Given task: Restate word for word the lines of the data below, from the first through the one that has "keys, +Z is up.".

Supplied data:

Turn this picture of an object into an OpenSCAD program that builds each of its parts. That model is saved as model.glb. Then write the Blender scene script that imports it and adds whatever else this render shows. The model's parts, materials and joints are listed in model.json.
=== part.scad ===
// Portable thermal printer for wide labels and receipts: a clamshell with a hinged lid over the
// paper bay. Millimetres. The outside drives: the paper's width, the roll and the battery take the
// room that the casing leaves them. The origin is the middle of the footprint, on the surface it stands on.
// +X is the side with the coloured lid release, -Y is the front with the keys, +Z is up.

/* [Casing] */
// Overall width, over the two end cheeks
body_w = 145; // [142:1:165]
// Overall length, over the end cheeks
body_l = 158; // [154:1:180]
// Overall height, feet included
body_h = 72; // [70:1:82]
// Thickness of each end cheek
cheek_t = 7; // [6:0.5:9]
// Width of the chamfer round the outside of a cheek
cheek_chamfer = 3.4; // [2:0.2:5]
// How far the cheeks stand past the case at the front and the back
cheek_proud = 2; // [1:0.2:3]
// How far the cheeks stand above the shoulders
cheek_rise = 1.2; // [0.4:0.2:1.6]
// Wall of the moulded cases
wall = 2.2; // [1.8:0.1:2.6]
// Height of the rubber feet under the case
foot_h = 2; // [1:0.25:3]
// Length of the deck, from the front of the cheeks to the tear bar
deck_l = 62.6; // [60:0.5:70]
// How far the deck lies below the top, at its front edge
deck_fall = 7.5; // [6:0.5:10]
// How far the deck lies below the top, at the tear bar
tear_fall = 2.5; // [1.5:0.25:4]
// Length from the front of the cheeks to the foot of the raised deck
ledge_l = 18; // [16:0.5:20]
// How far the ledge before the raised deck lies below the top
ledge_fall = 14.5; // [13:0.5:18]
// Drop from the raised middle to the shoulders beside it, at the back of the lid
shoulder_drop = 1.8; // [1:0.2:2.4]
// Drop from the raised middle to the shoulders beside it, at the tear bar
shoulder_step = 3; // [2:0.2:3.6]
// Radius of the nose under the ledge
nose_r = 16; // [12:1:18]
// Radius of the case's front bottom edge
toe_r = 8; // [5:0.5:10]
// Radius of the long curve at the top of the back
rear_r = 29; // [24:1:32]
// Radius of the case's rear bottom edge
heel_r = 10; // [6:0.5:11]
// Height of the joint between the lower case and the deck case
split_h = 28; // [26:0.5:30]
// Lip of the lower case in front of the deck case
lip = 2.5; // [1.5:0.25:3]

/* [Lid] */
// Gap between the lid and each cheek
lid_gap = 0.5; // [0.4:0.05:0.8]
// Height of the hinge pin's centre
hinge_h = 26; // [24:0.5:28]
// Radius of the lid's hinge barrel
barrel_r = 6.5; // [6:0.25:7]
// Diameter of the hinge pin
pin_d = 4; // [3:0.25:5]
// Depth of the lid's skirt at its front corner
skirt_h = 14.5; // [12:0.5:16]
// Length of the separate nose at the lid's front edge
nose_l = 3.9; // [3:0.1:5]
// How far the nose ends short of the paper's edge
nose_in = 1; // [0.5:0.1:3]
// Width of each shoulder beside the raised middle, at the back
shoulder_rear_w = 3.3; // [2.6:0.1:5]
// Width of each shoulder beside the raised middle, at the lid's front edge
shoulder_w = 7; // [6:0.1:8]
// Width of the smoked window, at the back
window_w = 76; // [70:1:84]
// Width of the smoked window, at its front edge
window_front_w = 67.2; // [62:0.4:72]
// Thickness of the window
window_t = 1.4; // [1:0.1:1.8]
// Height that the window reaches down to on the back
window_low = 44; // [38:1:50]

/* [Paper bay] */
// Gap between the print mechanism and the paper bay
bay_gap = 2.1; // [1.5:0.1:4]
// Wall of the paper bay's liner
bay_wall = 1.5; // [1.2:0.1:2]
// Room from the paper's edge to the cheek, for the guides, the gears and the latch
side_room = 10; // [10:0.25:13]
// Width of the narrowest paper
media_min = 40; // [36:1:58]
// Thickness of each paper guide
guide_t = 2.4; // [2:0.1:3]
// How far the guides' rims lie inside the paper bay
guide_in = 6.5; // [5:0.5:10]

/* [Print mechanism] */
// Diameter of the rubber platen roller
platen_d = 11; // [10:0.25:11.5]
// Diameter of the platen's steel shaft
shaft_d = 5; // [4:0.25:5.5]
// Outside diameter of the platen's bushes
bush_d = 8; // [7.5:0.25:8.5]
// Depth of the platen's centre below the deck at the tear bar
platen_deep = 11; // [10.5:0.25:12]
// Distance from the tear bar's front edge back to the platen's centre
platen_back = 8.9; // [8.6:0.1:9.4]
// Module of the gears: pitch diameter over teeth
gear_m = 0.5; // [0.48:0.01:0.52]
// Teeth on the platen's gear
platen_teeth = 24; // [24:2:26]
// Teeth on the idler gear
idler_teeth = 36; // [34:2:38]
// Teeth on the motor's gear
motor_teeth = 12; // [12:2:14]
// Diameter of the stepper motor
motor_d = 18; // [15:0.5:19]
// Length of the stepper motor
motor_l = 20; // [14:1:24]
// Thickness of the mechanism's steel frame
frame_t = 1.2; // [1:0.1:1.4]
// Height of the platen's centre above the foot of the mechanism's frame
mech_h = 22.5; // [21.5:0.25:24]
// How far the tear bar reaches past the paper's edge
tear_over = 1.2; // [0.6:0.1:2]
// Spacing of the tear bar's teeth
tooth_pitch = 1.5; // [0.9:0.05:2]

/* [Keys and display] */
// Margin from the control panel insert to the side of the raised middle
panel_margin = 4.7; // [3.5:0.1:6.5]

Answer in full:
Turn this picture of an object into an OpenSCAD program that builds each of its parts. That model is saved as model.glb. Then write the Blender scene script that imports it and adds whatever else this render shows. The model's parts, materials and joints are listed in model.json.
=== part.scad ===
// Portable thermal printer for wide labels and receipts: a clamshell with a hinged lid over the
// paper bay. Millimetres. The outside drives: the paper's width, the roll and the battery take the
// room that the casing leaves them. The origin is the middle of the footprint, on the surface it stands on.
// +X is the side with the coloured lid release, -Y is the front with the keys, +Z is up.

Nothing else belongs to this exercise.